1. Right now, you're early for altcoin season. The setup is there, but the confirmation hasn't come. Don't front-run the rotation with money you need. Do position sizing that lets you add on confirmation rather than forcing full exposure before the thesis is proven.

2. Sector rotation happens in stages. The first movers are the liquid large caps (ETH, SOL). The mid caps follow. The micro caps follow that. If you're buying micro cap alts because you think altcoin season is coming, you're skipping steps. Build positions in order: large cap exposure first, then add mid caps on pullbacks, then allocate speculative amounts to micro caps.

3. Check the unlock calendar before buying any mid cap or micro cap alt. This one step alone would save most retail traders from a meaningful percentage of their losses. Major unlocks within 90 days are a reason to wait, not buy.

4. The sectors worth tracking right now are L2s, AI tokens (with heavy skepticism on the narrative layer), RWA, and DePIN. Each has a different risk profile. L2s are the most mature and the most competition. AI tokens have the highest narrative risk. RWA is the most institutionally adjacent. DePIN is the earliest stage.

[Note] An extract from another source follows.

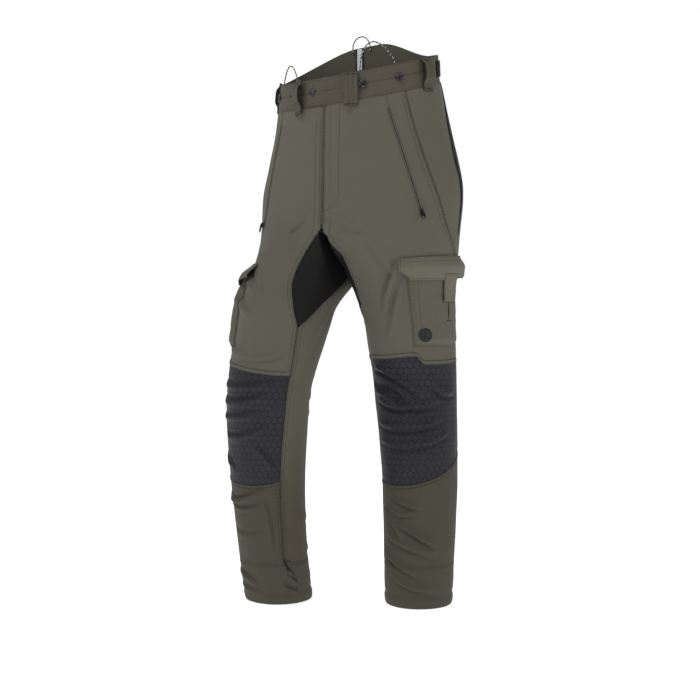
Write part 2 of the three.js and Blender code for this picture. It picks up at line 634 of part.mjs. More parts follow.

5. Size accordingly. Large cap alts can be 5-10% of a crypto portfolio. Mid caps deserve 2-5% per position if you've done the research. Micro caps are lottery tickets—5% total allocation maximum, across at least five positions.

The market is waiting. Bitcoin is holding $79,000. The question isn't whether altcoins will get their turn—it's whether you'll be positioned before or after.